Quote exactly, and only, the lines from the one with "obj.parent = empty" down to the one with "in imported if", both included.

Object modeling scripts

»»

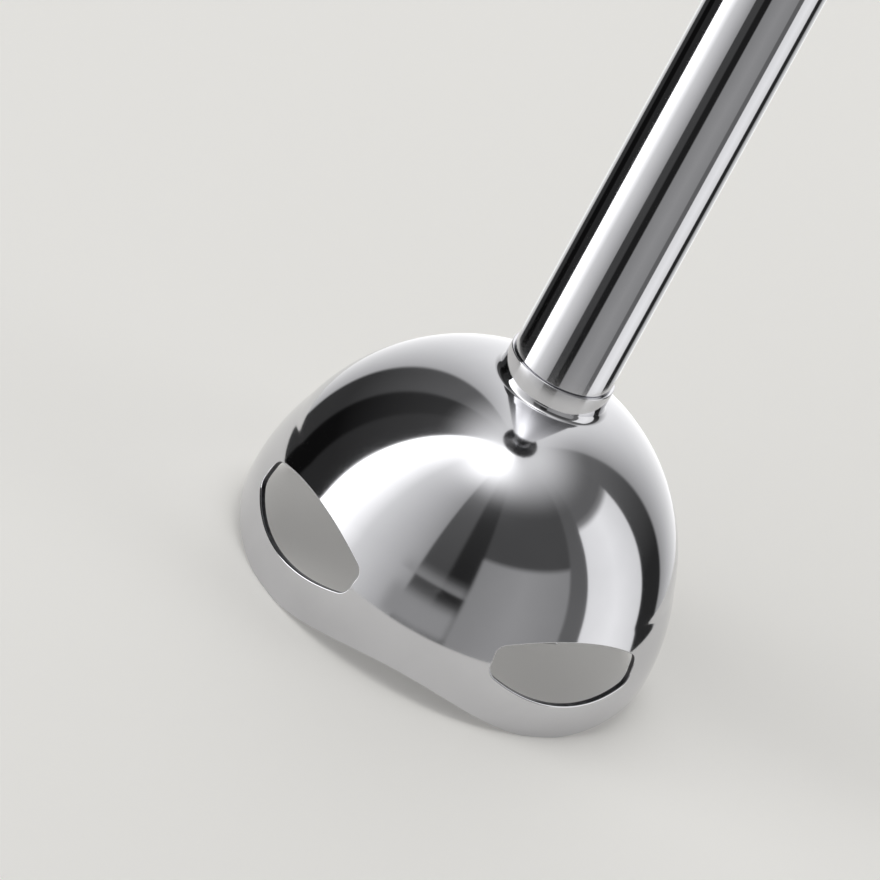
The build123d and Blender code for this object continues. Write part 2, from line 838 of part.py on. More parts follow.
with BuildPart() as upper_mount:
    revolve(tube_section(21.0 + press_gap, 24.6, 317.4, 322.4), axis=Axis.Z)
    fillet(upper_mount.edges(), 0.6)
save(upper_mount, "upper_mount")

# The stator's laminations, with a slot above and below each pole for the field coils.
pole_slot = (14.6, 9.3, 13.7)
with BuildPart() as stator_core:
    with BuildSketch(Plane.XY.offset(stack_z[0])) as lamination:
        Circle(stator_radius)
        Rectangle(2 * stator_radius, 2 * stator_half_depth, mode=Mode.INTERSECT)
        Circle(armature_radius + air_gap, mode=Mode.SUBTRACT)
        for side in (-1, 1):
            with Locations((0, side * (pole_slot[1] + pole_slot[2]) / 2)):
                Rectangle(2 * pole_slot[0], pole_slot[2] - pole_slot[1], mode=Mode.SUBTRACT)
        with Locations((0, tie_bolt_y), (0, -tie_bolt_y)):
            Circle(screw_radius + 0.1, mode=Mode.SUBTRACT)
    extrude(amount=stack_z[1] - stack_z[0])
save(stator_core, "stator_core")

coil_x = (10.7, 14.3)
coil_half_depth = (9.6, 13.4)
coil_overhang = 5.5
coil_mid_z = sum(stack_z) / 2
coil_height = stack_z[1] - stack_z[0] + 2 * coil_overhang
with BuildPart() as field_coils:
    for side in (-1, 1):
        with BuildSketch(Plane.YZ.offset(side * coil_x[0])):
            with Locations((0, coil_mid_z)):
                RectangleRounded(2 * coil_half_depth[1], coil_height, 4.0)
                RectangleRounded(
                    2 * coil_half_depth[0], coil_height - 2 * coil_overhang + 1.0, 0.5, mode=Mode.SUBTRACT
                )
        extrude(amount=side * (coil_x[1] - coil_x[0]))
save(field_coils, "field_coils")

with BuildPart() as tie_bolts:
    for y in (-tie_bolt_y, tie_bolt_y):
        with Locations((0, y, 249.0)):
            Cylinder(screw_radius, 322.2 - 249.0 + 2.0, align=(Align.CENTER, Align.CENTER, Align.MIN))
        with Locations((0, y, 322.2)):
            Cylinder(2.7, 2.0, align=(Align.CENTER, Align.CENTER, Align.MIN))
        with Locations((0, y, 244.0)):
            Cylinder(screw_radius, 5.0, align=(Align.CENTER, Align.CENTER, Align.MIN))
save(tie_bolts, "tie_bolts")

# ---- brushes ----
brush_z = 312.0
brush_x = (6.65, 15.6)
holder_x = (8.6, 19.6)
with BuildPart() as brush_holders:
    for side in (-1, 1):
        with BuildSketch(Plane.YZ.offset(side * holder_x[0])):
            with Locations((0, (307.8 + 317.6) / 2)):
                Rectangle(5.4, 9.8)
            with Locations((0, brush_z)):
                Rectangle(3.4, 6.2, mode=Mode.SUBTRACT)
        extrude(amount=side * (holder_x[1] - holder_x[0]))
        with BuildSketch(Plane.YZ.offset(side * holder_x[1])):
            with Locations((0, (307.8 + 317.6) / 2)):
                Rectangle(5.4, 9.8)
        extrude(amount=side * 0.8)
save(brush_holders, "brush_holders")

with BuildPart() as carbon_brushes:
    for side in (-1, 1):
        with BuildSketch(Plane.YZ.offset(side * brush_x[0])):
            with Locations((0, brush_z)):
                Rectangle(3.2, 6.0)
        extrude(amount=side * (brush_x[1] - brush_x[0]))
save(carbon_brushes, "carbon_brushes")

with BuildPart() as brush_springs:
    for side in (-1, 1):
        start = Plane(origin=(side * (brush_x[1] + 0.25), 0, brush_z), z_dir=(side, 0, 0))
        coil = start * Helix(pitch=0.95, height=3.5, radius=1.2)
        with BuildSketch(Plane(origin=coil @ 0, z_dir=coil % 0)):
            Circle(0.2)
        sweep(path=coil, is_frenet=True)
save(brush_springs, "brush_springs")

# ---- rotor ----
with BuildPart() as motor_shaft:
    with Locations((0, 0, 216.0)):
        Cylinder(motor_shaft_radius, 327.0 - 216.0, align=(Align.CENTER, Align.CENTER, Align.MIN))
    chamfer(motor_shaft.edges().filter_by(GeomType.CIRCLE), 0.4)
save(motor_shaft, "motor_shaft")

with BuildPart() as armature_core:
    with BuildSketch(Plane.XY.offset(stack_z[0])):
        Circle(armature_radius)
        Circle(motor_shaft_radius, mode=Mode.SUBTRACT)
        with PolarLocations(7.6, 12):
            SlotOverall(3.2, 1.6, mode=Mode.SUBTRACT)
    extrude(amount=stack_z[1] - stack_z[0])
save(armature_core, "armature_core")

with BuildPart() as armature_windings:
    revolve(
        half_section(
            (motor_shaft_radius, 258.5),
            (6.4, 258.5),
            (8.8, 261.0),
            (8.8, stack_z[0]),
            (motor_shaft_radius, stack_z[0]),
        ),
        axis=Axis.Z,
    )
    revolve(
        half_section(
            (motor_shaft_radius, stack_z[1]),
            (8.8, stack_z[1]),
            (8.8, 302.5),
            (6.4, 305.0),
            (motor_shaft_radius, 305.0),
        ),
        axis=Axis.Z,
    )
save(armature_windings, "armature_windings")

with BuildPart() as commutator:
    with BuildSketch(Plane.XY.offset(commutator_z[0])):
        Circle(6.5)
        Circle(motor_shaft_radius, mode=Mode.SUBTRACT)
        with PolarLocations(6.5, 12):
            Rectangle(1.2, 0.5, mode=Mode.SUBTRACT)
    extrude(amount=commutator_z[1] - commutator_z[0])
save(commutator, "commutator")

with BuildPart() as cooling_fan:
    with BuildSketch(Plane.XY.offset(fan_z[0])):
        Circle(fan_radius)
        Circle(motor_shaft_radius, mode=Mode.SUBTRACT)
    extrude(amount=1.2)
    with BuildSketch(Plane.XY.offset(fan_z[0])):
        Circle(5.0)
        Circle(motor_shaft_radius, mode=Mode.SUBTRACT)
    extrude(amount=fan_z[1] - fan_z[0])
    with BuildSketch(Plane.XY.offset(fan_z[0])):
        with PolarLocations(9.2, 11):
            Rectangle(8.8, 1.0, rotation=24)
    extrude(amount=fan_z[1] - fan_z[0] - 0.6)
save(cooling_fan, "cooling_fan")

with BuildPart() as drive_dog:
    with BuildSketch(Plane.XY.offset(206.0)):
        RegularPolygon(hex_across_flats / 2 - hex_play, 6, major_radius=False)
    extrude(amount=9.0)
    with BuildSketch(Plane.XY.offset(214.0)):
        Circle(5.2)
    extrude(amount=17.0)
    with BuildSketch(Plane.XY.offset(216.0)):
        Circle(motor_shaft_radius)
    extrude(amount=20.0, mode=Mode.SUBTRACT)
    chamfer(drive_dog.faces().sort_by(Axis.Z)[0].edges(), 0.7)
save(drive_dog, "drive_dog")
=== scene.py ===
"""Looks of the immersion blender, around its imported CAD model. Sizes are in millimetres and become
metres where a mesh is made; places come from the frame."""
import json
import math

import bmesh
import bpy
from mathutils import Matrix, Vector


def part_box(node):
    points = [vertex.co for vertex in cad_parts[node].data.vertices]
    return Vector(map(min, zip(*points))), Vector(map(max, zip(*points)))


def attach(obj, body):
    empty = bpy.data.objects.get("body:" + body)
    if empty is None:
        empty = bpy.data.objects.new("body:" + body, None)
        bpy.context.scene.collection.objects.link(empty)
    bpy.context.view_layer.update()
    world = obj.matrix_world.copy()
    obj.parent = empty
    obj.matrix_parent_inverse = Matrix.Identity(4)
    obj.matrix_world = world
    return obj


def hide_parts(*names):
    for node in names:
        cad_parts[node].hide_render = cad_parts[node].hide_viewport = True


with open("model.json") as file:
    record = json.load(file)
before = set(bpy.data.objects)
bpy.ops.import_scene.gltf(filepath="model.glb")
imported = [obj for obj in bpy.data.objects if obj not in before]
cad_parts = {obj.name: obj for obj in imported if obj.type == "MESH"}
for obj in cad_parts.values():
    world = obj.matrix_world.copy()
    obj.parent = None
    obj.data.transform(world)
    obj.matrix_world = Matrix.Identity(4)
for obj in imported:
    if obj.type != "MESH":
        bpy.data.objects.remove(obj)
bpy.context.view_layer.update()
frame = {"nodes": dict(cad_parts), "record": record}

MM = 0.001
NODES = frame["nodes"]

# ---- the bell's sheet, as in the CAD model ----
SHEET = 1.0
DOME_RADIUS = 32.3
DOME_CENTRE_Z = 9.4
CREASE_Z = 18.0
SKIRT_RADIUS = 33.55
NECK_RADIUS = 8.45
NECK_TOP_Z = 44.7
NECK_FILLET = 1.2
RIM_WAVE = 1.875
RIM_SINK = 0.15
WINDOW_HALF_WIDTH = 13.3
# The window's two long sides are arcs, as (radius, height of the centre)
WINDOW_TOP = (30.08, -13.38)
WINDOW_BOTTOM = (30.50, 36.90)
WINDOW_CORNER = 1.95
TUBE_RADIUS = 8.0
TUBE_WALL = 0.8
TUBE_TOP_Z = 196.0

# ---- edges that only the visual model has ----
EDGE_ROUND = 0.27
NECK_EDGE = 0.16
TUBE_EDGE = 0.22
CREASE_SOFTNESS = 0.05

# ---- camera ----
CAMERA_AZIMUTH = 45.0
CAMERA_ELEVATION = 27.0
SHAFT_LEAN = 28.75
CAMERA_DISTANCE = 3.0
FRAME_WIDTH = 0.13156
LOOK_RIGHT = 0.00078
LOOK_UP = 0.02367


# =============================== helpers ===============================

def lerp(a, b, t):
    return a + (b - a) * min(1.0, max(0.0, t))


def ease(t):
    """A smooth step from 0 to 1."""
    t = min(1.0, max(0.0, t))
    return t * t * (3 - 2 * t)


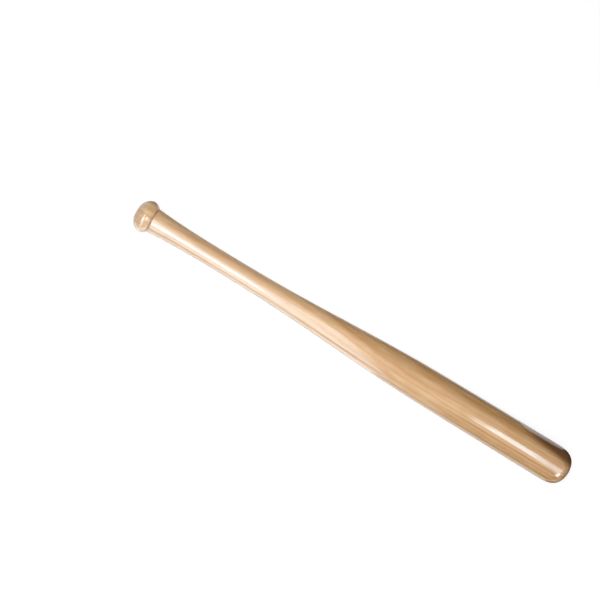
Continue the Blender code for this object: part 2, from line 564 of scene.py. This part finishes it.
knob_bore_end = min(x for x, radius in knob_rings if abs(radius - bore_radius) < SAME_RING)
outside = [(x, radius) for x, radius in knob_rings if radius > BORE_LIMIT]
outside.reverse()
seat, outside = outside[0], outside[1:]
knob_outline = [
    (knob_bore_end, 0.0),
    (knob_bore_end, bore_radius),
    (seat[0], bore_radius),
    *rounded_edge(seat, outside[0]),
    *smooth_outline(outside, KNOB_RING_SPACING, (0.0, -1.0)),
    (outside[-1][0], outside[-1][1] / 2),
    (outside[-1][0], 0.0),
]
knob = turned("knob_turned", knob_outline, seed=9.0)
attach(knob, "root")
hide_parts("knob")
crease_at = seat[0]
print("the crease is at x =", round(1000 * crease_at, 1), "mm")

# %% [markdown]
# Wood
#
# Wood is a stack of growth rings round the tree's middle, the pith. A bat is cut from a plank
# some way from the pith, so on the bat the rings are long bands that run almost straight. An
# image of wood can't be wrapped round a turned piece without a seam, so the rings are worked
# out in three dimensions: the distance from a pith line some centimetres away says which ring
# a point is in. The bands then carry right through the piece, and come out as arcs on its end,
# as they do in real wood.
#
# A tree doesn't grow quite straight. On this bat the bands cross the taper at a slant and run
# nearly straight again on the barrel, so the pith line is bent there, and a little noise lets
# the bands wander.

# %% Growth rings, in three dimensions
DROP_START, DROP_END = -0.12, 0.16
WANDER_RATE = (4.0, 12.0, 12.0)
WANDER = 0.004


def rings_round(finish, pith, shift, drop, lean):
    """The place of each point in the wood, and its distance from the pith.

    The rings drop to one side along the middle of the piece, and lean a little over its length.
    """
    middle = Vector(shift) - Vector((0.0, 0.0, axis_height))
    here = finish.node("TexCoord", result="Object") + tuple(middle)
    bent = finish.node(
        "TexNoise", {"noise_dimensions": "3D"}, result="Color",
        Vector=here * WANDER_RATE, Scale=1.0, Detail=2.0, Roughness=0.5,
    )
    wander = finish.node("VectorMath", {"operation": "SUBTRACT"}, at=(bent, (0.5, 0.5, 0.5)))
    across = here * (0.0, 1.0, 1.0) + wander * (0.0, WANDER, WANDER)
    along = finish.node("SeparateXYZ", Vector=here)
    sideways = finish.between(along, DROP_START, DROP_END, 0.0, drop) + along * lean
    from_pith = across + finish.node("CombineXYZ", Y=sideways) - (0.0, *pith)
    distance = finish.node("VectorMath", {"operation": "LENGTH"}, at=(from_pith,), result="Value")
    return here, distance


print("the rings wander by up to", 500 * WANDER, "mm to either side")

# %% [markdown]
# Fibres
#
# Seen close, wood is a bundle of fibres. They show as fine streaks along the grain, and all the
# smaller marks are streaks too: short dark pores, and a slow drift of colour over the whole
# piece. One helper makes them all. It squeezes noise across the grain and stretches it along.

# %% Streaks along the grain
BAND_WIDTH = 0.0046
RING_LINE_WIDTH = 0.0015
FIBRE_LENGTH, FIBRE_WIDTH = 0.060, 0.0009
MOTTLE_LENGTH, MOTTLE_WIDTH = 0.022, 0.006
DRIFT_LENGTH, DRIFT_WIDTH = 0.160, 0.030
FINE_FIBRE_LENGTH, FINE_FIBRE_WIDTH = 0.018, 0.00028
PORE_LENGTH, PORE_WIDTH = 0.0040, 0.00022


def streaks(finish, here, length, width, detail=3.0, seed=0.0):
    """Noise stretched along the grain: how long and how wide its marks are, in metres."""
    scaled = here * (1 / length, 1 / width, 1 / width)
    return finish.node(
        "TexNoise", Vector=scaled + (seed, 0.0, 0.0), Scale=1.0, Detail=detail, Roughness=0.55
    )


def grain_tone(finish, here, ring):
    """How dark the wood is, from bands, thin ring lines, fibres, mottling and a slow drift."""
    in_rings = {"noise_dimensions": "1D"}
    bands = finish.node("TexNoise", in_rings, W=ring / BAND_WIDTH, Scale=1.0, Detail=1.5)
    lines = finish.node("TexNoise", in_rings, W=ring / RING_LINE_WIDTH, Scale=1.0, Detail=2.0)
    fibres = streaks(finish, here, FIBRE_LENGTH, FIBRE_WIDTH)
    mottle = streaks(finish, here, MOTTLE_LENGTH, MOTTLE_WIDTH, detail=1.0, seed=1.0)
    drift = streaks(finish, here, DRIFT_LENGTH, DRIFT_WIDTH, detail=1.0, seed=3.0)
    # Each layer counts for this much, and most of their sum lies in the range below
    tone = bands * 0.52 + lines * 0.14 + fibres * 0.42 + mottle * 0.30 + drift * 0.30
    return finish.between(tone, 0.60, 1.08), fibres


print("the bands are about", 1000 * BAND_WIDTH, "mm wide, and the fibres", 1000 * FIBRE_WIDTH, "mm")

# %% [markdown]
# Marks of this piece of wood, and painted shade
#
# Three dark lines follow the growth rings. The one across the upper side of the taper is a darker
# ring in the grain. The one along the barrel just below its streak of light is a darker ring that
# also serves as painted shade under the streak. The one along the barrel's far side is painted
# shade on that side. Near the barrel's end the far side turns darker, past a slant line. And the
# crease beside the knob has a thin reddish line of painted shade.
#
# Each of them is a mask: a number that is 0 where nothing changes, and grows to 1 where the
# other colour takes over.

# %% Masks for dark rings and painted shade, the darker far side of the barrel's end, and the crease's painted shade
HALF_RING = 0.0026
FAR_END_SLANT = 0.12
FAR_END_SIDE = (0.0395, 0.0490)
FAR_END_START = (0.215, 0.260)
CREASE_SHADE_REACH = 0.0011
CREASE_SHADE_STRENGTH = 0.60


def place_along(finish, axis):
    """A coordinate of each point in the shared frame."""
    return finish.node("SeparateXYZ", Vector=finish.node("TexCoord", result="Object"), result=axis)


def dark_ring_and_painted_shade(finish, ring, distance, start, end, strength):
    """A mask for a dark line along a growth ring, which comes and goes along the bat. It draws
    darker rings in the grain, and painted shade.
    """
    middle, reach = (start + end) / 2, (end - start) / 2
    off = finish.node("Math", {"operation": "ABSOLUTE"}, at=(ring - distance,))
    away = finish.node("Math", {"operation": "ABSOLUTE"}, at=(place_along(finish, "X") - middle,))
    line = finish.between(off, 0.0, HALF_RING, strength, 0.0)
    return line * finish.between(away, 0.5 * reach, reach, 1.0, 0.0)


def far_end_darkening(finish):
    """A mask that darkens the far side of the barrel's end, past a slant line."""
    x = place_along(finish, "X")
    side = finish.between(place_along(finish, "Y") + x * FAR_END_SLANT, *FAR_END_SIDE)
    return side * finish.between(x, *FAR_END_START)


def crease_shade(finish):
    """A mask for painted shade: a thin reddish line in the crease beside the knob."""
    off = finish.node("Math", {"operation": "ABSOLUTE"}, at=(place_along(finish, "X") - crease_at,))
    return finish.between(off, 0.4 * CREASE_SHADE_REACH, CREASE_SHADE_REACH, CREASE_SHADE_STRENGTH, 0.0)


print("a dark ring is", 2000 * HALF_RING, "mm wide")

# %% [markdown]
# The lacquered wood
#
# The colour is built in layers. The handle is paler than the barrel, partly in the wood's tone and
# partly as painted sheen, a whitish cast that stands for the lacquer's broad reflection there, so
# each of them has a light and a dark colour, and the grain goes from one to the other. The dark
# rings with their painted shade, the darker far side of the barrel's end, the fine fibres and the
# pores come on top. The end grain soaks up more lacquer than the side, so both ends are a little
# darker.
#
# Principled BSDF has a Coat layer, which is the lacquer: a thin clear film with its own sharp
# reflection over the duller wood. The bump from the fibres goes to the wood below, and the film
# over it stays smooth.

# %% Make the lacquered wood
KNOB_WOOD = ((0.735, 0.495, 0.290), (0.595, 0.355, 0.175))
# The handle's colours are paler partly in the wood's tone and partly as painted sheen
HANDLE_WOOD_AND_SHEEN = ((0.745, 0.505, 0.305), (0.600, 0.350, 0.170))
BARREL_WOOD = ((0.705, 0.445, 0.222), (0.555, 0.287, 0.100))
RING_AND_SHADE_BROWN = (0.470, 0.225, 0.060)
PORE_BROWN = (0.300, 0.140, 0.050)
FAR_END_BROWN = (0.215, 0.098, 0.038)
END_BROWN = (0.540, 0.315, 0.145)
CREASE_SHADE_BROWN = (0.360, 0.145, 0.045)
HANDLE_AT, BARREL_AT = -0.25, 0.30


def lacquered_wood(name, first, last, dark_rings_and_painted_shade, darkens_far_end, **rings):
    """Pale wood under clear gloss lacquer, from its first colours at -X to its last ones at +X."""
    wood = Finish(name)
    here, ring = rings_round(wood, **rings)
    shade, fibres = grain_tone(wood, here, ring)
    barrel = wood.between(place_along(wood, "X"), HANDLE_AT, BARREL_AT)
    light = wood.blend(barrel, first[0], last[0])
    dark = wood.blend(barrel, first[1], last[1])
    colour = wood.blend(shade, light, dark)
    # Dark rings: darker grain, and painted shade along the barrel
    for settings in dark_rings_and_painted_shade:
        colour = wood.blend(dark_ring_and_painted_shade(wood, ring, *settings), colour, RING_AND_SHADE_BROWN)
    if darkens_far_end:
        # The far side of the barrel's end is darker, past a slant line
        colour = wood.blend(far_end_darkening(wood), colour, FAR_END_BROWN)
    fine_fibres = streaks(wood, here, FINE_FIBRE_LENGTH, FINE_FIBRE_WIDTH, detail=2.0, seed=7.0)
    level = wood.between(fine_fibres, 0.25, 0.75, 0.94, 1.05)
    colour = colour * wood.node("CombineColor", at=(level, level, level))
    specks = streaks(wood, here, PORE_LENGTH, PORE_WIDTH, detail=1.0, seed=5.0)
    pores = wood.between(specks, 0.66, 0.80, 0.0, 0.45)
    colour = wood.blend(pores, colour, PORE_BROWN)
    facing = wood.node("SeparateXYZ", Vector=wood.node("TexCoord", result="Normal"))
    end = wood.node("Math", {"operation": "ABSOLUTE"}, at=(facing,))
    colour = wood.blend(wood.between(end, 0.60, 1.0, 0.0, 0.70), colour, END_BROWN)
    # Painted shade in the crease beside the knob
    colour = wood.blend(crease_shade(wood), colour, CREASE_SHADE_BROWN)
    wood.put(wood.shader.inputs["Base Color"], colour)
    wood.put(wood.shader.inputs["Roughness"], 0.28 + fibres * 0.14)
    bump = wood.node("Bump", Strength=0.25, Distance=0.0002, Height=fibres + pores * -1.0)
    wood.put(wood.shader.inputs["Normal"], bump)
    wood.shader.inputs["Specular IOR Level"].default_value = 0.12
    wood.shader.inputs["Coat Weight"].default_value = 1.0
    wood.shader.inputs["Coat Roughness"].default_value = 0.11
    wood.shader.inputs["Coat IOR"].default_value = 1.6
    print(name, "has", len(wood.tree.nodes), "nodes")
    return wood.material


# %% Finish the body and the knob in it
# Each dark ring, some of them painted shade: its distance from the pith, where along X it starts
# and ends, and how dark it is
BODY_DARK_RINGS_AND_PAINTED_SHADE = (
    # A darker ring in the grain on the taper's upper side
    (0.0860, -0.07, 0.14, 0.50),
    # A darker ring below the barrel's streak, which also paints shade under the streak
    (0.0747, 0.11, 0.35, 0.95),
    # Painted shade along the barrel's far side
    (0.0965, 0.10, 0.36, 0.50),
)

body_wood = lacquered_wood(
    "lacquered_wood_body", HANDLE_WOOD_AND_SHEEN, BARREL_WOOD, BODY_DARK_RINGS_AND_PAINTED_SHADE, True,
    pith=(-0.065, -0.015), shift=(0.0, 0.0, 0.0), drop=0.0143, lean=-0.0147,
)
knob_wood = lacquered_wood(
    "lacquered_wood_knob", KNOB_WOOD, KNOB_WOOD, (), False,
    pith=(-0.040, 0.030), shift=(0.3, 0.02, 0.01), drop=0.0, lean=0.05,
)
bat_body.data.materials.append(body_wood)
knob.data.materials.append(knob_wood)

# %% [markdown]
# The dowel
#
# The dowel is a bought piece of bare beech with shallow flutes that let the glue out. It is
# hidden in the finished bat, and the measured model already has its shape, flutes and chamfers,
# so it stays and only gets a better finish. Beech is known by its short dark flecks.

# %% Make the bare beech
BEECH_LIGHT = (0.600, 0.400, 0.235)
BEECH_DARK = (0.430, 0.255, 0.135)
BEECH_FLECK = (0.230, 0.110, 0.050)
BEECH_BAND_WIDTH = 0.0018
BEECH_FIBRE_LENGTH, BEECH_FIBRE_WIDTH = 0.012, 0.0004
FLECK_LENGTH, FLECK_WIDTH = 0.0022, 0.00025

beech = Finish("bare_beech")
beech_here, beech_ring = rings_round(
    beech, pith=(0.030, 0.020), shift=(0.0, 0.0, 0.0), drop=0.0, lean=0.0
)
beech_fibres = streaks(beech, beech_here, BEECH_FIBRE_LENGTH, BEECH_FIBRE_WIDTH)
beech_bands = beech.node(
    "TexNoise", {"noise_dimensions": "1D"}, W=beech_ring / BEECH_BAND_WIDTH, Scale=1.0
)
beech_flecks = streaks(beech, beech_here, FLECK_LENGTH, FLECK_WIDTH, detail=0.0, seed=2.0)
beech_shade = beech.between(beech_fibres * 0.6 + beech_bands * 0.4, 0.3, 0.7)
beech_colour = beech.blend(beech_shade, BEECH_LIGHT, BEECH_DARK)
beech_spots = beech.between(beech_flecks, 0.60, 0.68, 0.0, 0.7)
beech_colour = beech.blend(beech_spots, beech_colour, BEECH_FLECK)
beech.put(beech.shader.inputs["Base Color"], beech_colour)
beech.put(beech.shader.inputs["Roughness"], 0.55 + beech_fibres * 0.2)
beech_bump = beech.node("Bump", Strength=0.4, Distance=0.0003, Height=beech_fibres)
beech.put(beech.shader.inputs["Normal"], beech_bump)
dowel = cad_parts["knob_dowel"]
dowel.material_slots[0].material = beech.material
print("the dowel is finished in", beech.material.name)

««

REPLY
    obj.parent = empty
    obj.matrix_parent_inverse = Matrix.Identity(4)
    obj.matrix_world = world
    return obj


def hide_parts(*names):
    for node in names:
        cad_parts[node].hide_render = cad_parts[node].hide_viewport = True


with open("model.json") as file:
    record = json.load(file)
before = set(bpy.data.objects)
bpy.ops.import_scene.gltf(filepath="model.glb")
imported = [obj for obj in bpy.data.objects if obj not in before]
cad_parts = {obj.name: obj for obj in imported if obj.type == "MESH"}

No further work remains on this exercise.